((
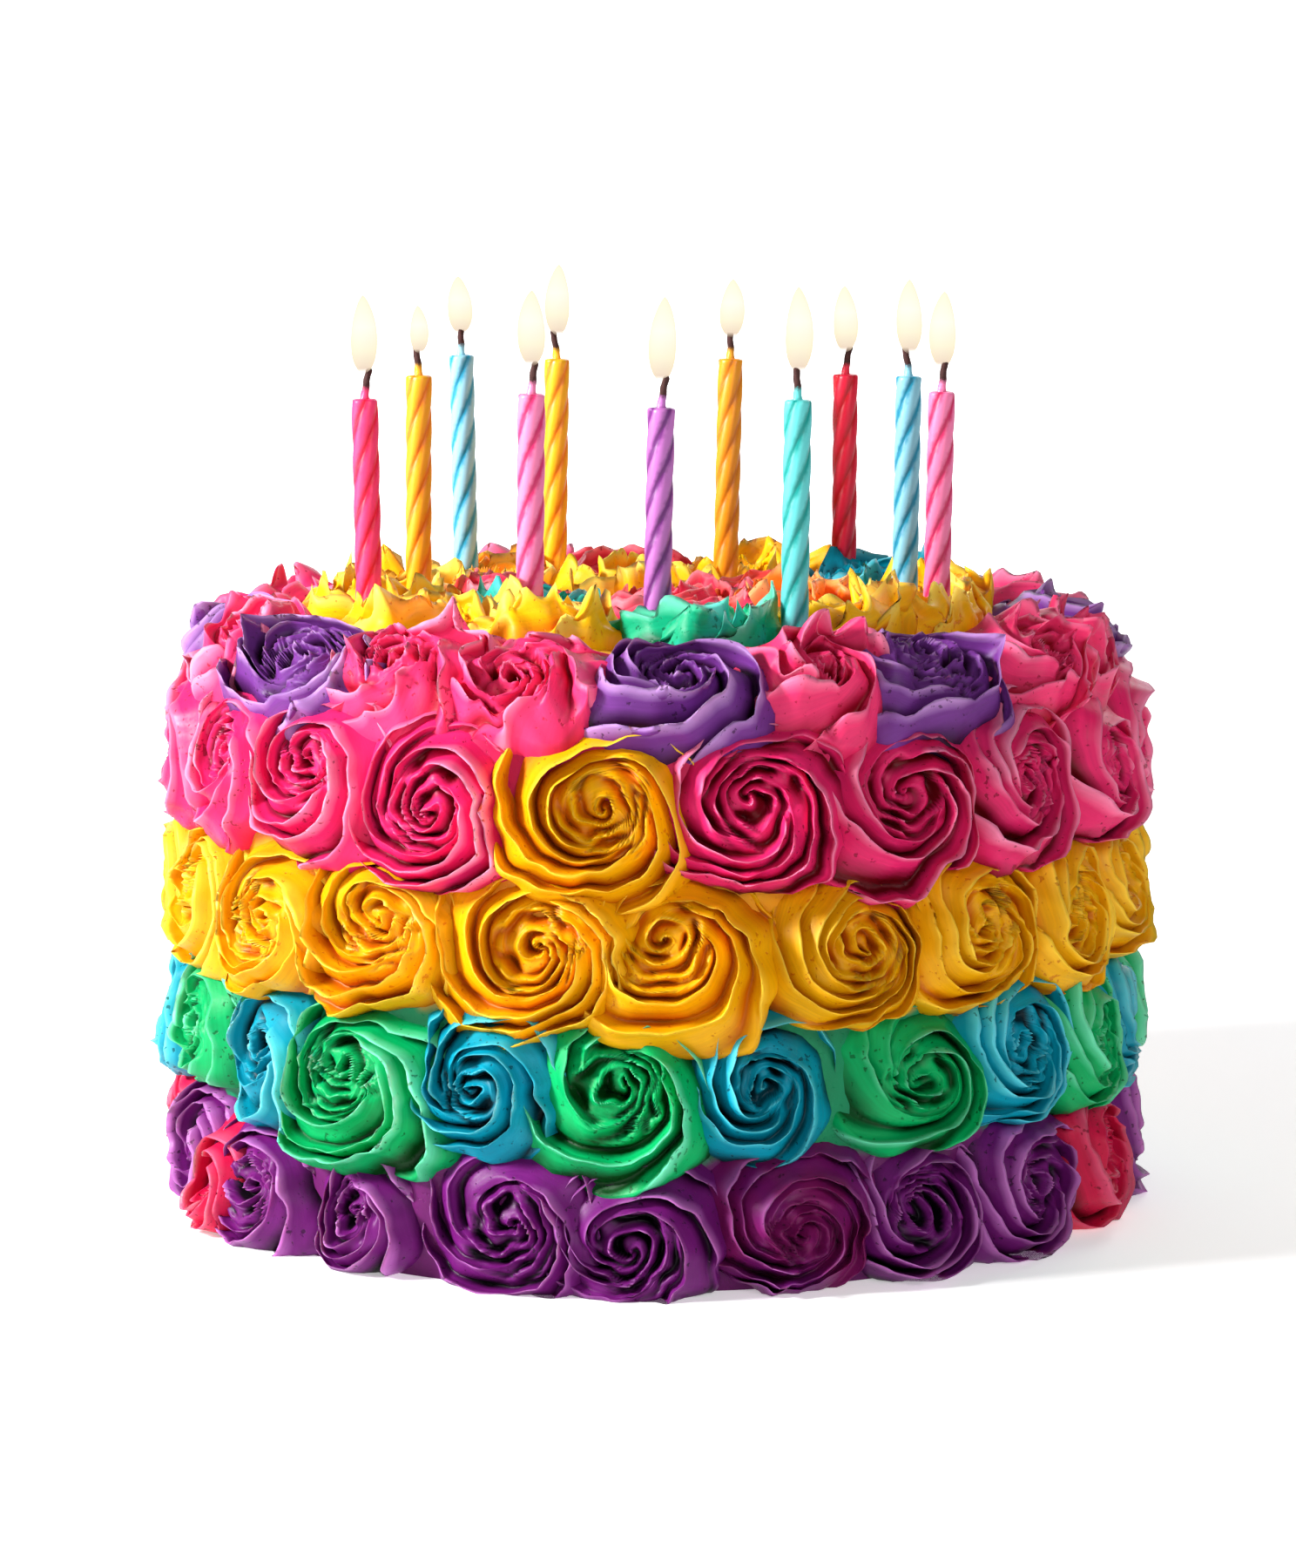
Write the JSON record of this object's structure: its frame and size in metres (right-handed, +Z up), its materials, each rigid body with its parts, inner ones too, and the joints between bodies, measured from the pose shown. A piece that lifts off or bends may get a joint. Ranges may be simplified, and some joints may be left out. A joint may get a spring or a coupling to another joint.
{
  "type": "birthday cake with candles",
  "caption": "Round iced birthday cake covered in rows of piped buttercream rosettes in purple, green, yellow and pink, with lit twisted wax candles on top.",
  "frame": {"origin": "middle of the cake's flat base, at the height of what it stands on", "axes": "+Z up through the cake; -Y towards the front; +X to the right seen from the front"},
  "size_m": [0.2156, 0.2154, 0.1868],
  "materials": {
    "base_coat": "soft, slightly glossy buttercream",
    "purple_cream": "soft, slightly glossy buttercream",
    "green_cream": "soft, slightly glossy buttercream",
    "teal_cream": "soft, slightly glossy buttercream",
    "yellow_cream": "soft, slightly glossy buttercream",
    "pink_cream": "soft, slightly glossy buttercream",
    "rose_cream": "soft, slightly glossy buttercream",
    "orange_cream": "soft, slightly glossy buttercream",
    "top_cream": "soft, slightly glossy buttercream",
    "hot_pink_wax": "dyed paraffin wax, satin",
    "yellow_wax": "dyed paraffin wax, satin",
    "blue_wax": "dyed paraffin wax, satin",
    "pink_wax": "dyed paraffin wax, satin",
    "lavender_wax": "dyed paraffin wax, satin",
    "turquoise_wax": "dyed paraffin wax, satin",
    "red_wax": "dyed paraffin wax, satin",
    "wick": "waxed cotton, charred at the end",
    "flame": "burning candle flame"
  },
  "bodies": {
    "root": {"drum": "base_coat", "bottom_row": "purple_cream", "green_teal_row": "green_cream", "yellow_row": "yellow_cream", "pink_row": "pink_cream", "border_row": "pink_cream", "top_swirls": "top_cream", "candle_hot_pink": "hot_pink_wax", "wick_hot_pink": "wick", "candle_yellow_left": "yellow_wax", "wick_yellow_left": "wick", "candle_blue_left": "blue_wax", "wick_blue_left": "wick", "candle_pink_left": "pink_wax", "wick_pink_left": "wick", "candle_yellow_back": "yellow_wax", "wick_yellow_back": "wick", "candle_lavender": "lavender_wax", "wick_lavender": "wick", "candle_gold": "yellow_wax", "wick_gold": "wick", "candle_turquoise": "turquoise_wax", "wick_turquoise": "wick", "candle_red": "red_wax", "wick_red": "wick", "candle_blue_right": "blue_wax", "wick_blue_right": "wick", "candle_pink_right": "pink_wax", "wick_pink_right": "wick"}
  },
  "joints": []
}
))
• Task: Select and copy every line of the material that holds the string "with".

• Full response:
Write the JSON record of this object's structure: its frame and size in metres (right-handed, +Z up), its materials, each rigid body with its parts, inner ones too, and the joints between bodies, measured from the pose shown. A piece that lifts off or bends may get a joint. Ranges may be simplified, and some joints may be left out. A joint may get a spring or a coupling to another joint.
  "type": "birthday cake with candles",
  "caption": "Round iced birthday cake covered in rows of piped buttercream rosettes in purple, green, yellow and pink, with lit twisted wax candles on top.",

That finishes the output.